-- start --
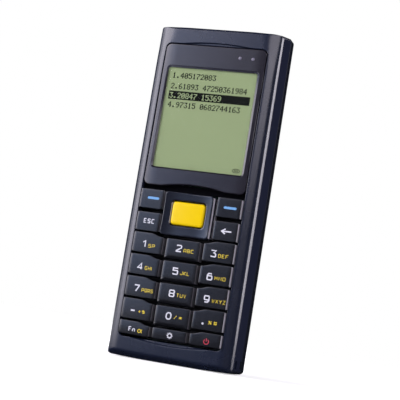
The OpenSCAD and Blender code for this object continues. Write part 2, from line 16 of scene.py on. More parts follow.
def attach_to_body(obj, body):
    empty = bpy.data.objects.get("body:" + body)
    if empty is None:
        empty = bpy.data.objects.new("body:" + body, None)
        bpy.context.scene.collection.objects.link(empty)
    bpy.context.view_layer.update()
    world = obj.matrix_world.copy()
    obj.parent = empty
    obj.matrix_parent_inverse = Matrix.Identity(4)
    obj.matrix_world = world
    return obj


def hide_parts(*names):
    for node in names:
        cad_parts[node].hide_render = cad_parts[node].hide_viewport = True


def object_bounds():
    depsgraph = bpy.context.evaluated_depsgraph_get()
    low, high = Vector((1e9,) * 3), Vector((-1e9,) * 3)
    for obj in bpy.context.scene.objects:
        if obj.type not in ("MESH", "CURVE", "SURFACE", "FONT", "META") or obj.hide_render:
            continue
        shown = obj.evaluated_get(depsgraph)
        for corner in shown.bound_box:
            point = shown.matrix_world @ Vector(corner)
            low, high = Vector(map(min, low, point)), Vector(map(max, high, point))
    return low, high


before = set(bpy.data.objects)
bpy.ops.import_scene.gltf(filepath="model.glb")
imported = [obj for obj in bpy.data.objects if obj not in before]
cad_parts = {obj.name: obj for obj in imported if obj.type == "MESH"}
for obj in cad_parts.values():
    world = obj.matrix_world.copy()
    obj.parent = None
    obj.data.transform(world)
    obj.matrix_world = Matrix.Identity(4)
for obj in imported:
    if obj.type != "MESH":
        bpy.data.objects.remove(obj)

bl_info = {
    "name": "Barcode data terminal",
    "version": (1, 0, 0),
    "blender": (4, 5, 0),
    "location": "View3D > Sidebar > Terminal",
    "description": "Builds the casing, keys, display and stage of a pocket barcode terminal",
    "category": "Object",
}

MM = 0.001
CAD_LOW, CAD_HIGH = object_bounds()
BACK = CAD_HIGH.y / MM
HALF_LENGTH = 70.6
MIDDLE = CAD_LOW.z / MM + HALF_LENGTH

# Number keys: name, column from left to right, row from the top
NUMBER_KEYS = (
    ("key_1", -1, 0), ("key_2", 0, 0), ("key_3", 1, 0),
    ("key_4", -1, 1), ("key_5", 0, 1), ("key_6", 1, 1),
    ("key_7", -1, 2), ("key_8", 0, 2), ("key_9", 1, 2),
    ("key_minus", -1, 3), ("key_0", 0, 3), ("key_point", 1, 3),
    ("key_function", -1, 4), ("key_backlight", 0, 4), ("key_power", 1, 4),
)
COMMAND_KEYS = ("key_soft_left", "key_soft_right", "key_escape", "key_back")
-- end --
The lines above from the one containing "cad_parts[node].hide_render = cad_parts[node].hide_viewport" through the one containing "MIDDLE = CAD_LOW.z / MM + HALF_LENGTH" are to be set down exactly, and no others.

= Exercise result =
        cad_parts[node].hide_render = cad_parts[node].hide_viewport = True


def object_bounds():
    depsgraph = bpy.context.evaluated_depsgraph_get()
    low, high = Vector((1e9,) * 3), Vector((-1e9,) * 3)
    for obj in bpy.context.scene.objects:
        if obj.type not in ("MESH", "CURVE", "SURFACE", "FONT", "META") or obj.hide_render:
            continue
        shown = obj.evaluated_get(depsgraph)
        for corner in shown.bound_box:
            point = shown.matrix_world @ Vector(corner)
            low, high = Vector(map(min, low, point)), Vector(map(max, high, point))
    return low, high


before = set(bpy.data.objects)
bpy.ops.import_scene.gltf(filepath="model.glb")
imported = [obj for obj in bpy.data.objects if obj not in before]
cad_parts = {obj.name: obj for obj in imported if obj.type == "MESH"}
for obj in cad_parts.values():
    world = obj.matrix_world.copy()
    obj.parent = None
    obj.data.transform(world)
    obj.matrix_world = Matrix.Identity(4)
for obj in imported:
    if obj.type != "MESH":
        bpy.data.objects.remove(obj)

bl_info = {
    "name": "Barcode data terminal",
    "version": (1, 0, 0),
    "blender": (4, 5, 0),
    "location": "View3D > Sidebar > Terminal",
    "description": "Builds the casing, keys, display and stage of a pocket barcode terminal",
    "category": "Object",
}

MM = 0.001
CAD_LOW, CAD_HIGH = object_bounds()
BACK = CAD_HIGH.y / MM
HALF_LENGTH = 70.6
MIDDLE = CAD_LOW.z / MM + HALF_LENGTH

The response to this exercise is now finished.